I think Guy Debord just pwned McLuhan...


interesting

tho it might be hard to isolate mcluhan too easily


mcluhan's groupies and supporters and 'disciples' are not a accurate reflection of mcluhan

some might be even more insightful - but most are idiots (of course)



think about how RAW or whoever led to the hundreds of people that have come thru these parts

and then consider the ratio of knuckleheads to people with at least a pinch of integrity




ill check into more about this Debord guy
neat hell

Cramulus

#16
Another 12 years out from this quote from DeBord...

When I read McLuhan (and I don't know that I'm reading the same stuff Deboard did), it doesn't come off as a defense or embrace of the spectacle. McLuhan is descriptive, not prescriptive - at one point in that famous Playboy interview, MCLUHAN SAID

QuoteI'm not advocating anything; I'm merely probing and predicting trends. Even if I opposed them or thought them disastrous, I couldn't stop them, so why waste my time lamenting? As Carlyle said of author Margaret Fuller after she remarked, "I accept the Universe": "She'd better." I see no possibility of
a worldwide Luddite rebellion that will smash all machinery to bits, so we might as well sit back and see what is happening and what will happen to us in a cybernetic world. Resenting a new technology will not halt its progress.

Whereas in contrast, Debord wishes we could rewind to a time when we weren't consumed by conversations about "how much your umbrella cost and where did you get it?" He advocates living one's life in a way that's radically arbitrary, a fly in the ointment of consensus. I imagine that if he lived in 2019, Deboard would not own a smartphone. And he might even be better off for it! But this is why the situationists could only exist for a moment.. they were never able to resist the tide -- except individually.



Passages like this still seem to hit 2019-2020 right on the head. (italics mine)

QuoteInterviewer: Are you claiming, now, that there will be no taboos in the world tribal society you envision?

McLuhan: No, I'm not saying that, and I'm not claiming that freedom will be absolute—merely that it will be less restricted than your question implies. The world tribe will be essentially conservative, it's true, like all iconic and inclusive societies; a mythic environment lives beyond time and space and thus generates little radical social change. All technology becomes part of a shared ritual that the tribe desperately strives to keep stabilized and permanent; by its very nature, an oral-tribal society—such as Pharaonic Egypt—is far more stable and enduring than any fragmented visual society. The oral and auditory tribal society is patterned by acoustic space, a total and simultaneous field of relations alien to the visual world, in which points of view and goals make social change an inevitable and constant by product. An electrically imploded tribal society discards the linear forward-motion of "progress." We can see in our own time how, as we begin to react in depth to the challenges of the global village, we all become reactionaries.

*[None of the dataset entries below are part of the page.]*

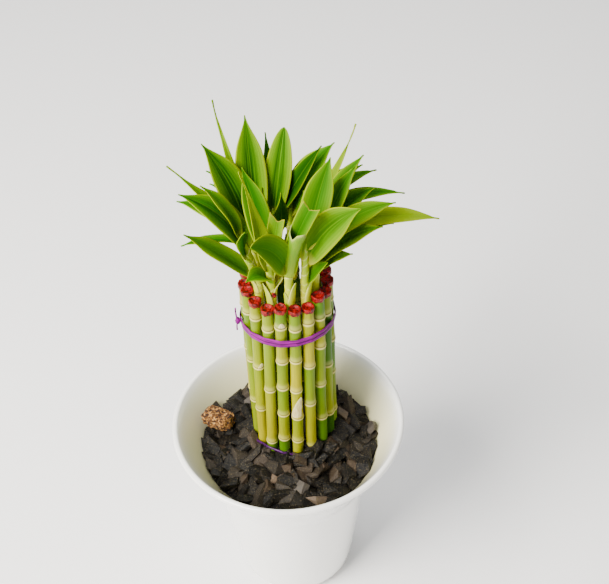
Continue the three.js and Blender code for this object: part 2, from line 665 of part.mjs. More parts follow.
// The gravel and the lump of bark on it
const LUMP = {
  centre: new THREE.Vector3(-58.5, 19, 169.5),
  size: [14, 11, 8.6],
  seed: 41,
  rough: 0.13,
};

function gravelRoom() {
  const wall = GRAVEL_WALL.map((z) => new THREE.Vector2(innerRadius(z, GAP), z));
  const floor = POT_FLOOR + GAP;
  const [corner, straight] = POT_FLOOR_CORNER;
  const foot = [
    new THREE.Vector2(0, floor),
    new THREE.Vector2(innerRadius(corner) - POT_FLOOR_FILLET - GAP, floor),
    new THREE.Vector2(innerRadius(corner, GAP) - SLIVER, corner + GAP),
    new THREE.Vector2(innerRadius(straight, GAP), straight),
  ];
  return { foot, wall, roof: new THREE.Vector2(0, GRAVEL_WALL.at(-1)) };
}

function slateChip(random, centre) {
  const { length, width, height } = CHIP_HALF;
  const half = [length, width, height].map((range) => between(random, ...range));
  const corners = [];
  for (const z of [-1, 1])
    for (const [x, y] of [[-1, -1], [1, -1], [1, 1], [-1, 1]]) {
      const long = x * half[0] * between(random, ...CHIP_TRIM.length);
      const wide = y * half[1] * between(random, ...CHIP_TRIM.width);
      corners.push(new THREE.Vector3(long, wide, z * half[2]));
    }
  const { side, end } = CHIP_LEAN;
  const turns = [between(random, -side, side), between(random, -end, end), between(random, 0, 2 * Math.PI)];
  const lean = new THREE.Euler(...turns);
  for (const corner of corners) corner.applyEuler(lean).add(centre);
  const faces = [[0, 3, 2, 1], [4, 5, 6, 7], [0, 1, 5, 4], [1, 2, 6, 5], [2, 3, 7, 6], [3, 0, 4, 7]];
  return solidOf(bodyOf(corners, faces.flatMap(([a, b, c, d]) => [[a, b, c], [a, c, d]])));
}

function slateGravel() {
  const room = gravelRoom();
  const bedWall = room.wall.filter((point) => point.y < GRAVEL_BED_TOP);
  const bedEdge = new THREE.Vector2(innerRadius(GRAVEL_BED_TOP, GAP), GRAVEL_BED_TOP);
  const bed = [...room.foot, ...bedWall, bedEdge, new THREE.Vector2(0, GRAVEL_BED_TOP)];
  const whole = solidOf(turned([...room.foot, ...room.wall, room.roof], POT_SIDES));
  const random = seeded(CHIP_SEED);
  const goldenAngle = Math.PI * (3 - Math.sqrt(5));
  let solid = solidOf(turned(bed, POT_SIDES));
  const middle = (TRENCH.inner + TRENCH.outer) / 2;
  for (let i = 0; i < CHIP_COUNT; i++) {
    const radius = CHIP_REACH * Math.sqrt((i + 0.5) / CHIP_COUNT);
    const turn = i * goldenAngle;
    const centre = new THREE.Vector3(radius * Math.cos(turn), radius * Math.sin(turn), CHIP_CENTRE);
    const fromBundle = Math.hypot(centre.x - BUNDLE.x, centre.y - BUNDLE.y);
    centre.z += CHIP_HEAP.rise * Math.exp(-(((fromBundle - middle) / CHIP_HEAP.width) ** 2));
    centre.z += between(random, -CHIP_ABOVE, CHIP_ABOVE);
    const chip = slateChip(random, centre);
    if (Math.abs(fromBundle - middle) > TRENCH.clear) solid = solid.add(chip);
  }
  const trenchFloor = CANE_BOTTOM - GAP;
  const trench = turned(
    [
      new THREE.Vector2(TRENCH.inner, trenchFloor),
      new THREE.Vector2(TRENCH.outer, trenchFloor),
      new THREE.Vector2(TRENCH.outer, TRENCH.top),
      new THREE.Vector2(TRENCH.inner, TRENCH.top),
      new THREE.Vector2(TRENCH.inner, trenchFloor),
    ],
    TRENCH.sides,
  ).translate(BUNDLE.x, BUNDLE.y, 0);
  const tieRoom = band(LOW_TIE.z, 0, LOW_TIE.width + 2 * GAP, LOW_TIE.thickness + 2 * GAP, TIE_SIDES);
  const lumpRoom = ball(LUMP.centre, LUMP.size.map((side) => side + GAP), LUMP.seed, LUMP.rough);
  return largestOf(solid.intersect(whole).subtract(solidOf(trench)).subtract(tieRoom).subtract(lumpRoom));
}

// The whole plant
const plant = new THREE.Group();
const number = (index) => String(index + 1).padStart(2, "0");
const leaves = growLeaves();
plant.add(meshOf("pot", pot(), whiteGlaze));
plant.add(meshOf("slate_gravel", slateGravel(), slate));
plant.add(meshOf("bark_lump", ball(LUMP.centre, LUMP.size, LUMP.seed, LUMP.rough), bark));
CANES.forEach((cane, i) => {
  plant.add(meshOf(`cane_${number(i)}`, caneBody(cane), caneSkin));
  plant.add(meshOf(`wax_seal_${number(i)}`, waxSeal(cane, i), redWax));
});
for (const shoot of SHOOTS) plant.add(meshOf(`shoot_${shoot.name}`, leafyShoot(shoot, leaves), leafSkin));
plant.add(meshOf("ribbon", ribbon(), magentaRibbon));
plant.add(meshOf("low_tie", band(LOW_TIE.z, GAP, LOW_TIE.width, LOW_TIE.thickness, TIE_SIDES), purpleTie));

export default plant;
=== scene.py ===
import math

import bpy
import numpy as np
from mathutils import Matrix, Vector, noise


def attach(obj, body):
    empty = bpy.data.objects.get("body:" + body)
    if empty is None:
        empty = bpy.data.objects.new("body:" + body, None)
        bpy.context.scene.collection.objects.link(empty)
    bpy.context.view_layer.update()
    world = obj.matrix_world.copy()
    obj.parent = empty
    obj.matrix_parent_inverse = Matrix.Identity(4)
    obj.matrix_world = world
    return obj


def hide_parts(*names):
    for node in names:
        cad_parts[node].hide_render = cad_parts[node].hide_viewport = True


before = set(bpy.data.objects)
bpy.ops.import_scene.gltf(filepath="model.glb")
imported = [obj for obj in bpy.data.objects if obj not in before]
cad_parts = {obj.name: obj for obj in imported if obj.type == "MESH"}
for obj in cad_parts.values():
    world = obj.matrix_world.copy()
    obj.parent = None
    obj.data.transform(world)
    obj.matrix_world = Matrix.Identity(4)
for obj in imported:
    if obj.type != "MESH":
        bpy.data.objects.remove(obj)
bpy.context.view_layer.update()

MM = 0.001

# Sizes shared with the solids
GAP = 0.3
POT_HEIGHT = 185
POT_WALL = 5
POT_FLOOR = 7
POT_FOOT_RADIUS = 49.4
POT_SHOULDER_Z = 122.4
POT_SHOULDER_RADIUS = 64.6
POT_RIM_RADIUS = 97.6
POT_FLARE = 1.29
POT_CORNER = 13.2

BUNDLE = np.array([5.5, 13.0, 0.0])
RING_RADIUS = 31.4
CANE_BOTTOM = 80
CANE_RADIUS = 4.5
RING_SCAR_RADIUS = 5
CANE_SIDES = 8
WAX_OVERHANG = 0.7

SHOOT_RADIUS = 3.6
SHOOT_SIDES = 6
SHOOT_HEEL = 3
SHOOT_TIP_RADIUS = 2.3
SHOOT_TAPER_FROM = 335
SHOOT_STEP_WIDTH = 0.9
SHOOT_STEP_OVER = 10
SHOOT_UPRIGHT_OVER_CUT = 5
SHOOT_BEND = 1.6

BLADE_FOOT = 1.4
BLADE_TIP = 0.5
BLADE_FOLD_FLAT = 12
BLADE_FOLD_FOOT = 26
BLADE_ROOT_DEPTH = 1.2
TORN_EDGE = [3.2, -2.2, 5]

# The rows along a blade, and the points across it, at which it is kept clear of the others
FIRST_SAMPLE = 3
LAST_SAMPLE = 32
SAMPLES_ACROSS = 9

# The steps along a stem, and how far past its top, at which leaves are kept clear of it
STEM_SAMPLE_STEP = 3
STEM_PAST_TOP = 4.001

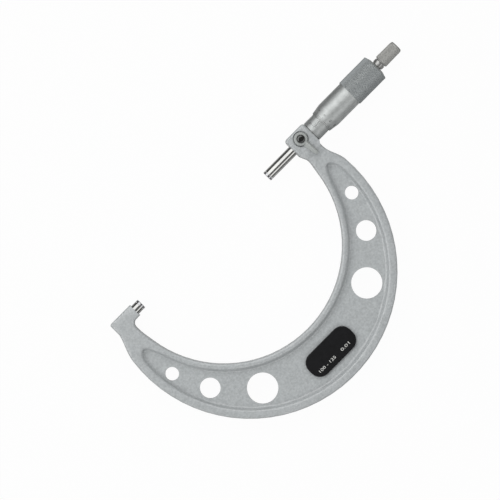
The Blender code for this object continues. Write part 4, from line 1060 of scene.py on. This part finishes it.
x0, x1 = stageValues["cardSpan"]
for side, label in ((1, "Back"), (-1, "Front")):
    y = middle.y + side * stageValues["cardDistance"]
    top = floorZ + stageValues["cardTop"]
    corners = [(x0, y, floorZ), (x1, y, floorZ), (x1, y, top), (x0, y, top)]
    addCard("horizonCard" + label, stageValues["cardColour"], corners)
y0, y1 = stageValues["floorCardSpan"]
z = floorZ + stageValues["floorCardLift"]
addCard("floorCard", stageValues["cardColour"], [(x0, y0, z), (x1, y0, z), (x1, y1, z), (x0, y1, z)])


def addSoftBox(name):
    # a wide soft lamp that looks at the middle of the picture, tilted from straight above
    values = stageValues[name]
    lamp = bpy.data.lights.new(name, "AREA")
    lamp.shape = "RECTANGLE"
    lamp.size, lamp.size_y = values["size"]
    lamp.energy = values["power"]
    obj = bpy.data.objects.new(name, lamp)
    bpy.context.scene.collection.objects.link(obj)
    tilt, turn = math.radians(values["tilt"]), math.radians(values["turn"])
    back = Matrix.Rotation(turn, 3, "Z") @ Vector((0, math.sin(tilt), math.cos(tilt)))
    obj.location = middle + back * stageValues["boxDistance"]
    obj.rotation_euler = (-tilt, 0, turn)
    obj.visible_camera = False


addSoftBox("keyBox")
addSoftBox("fillBox")

world = bpy.data.worlds.new("studioAir")
world.use_nodes = True
tree = world.node_tree
tree.nodes.clear()
seen = seenDirectly(tree, 1.0, 0.0)
mirror = addNode(tree, "ShaderNodeLightPath").outputs["Is Glossy Ray"]
backs = []
for strength in (stageValues["skyFill"], stageValues["skyInMetal"], 1.0):
    settings = {"Color": linearColour(stageValues["skyColour"]), "Strength": strength}
    backs.append(addNode(tree, "ShaderNodeBackground", settings).outputs[0])
mixed = addNode(tree, "ShaderNodeMixShader", links={0: mirror, 1: backs[0], 2: backs[1]})
mixed = addNode(tree, "ShaderNodeMixShader", links={0: seen, 1: mixed.outputs[0], 2: backs[2]})
addNode(tree, "ShaderNodeOutputWorld", links={"Surface": mixed.outputs[0]})
bpy.context.scene.world = world

lens = bpy.data.cameras.new("squareOnCamera")
lens.sensor_width = cameraValues["sensor"]
lens.lens = lens.sensor_width * cameraValues["distance"] / cameraValues["field"]
lens.clip_end = cameraValues["farthest"]
camera = bpy.data.objects.new("squareOnCamera", lens)
bpy.context.scene.collection.objects.link(camera)
camera.location = middle + Vector((0, 0, cameraValues["distance"]))
camera.rotation_euler = (0, 0, math.radians(cameraValues["turn"]))
bpy.context.scene.camera = camera
bpy.context.scene.view_settings.view_transform = "Standard"
print("stage lit, camera square on")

a lot of people read McLuhan's tone as one of reverence and awe for the bright future to come.

But McLuhan admits that he's from a previous generation (linear-literary culture), and is himself alienated by this "electric tribal culture" that was forming at the time. The hippies read this vanishing of taboos as a liberation from uptight 50s conservatism. I think McLuhan saw that in the long arc, it also represents the decay of discourse, the return of the animalistic...

Reminds me of when Nietzsche says "God is dead, we have killed him--you and I", it's in a tone of horror. Even though Nietzsche is an atheist, he is terrified by the "lack of up and down" that he imagined we were approaching.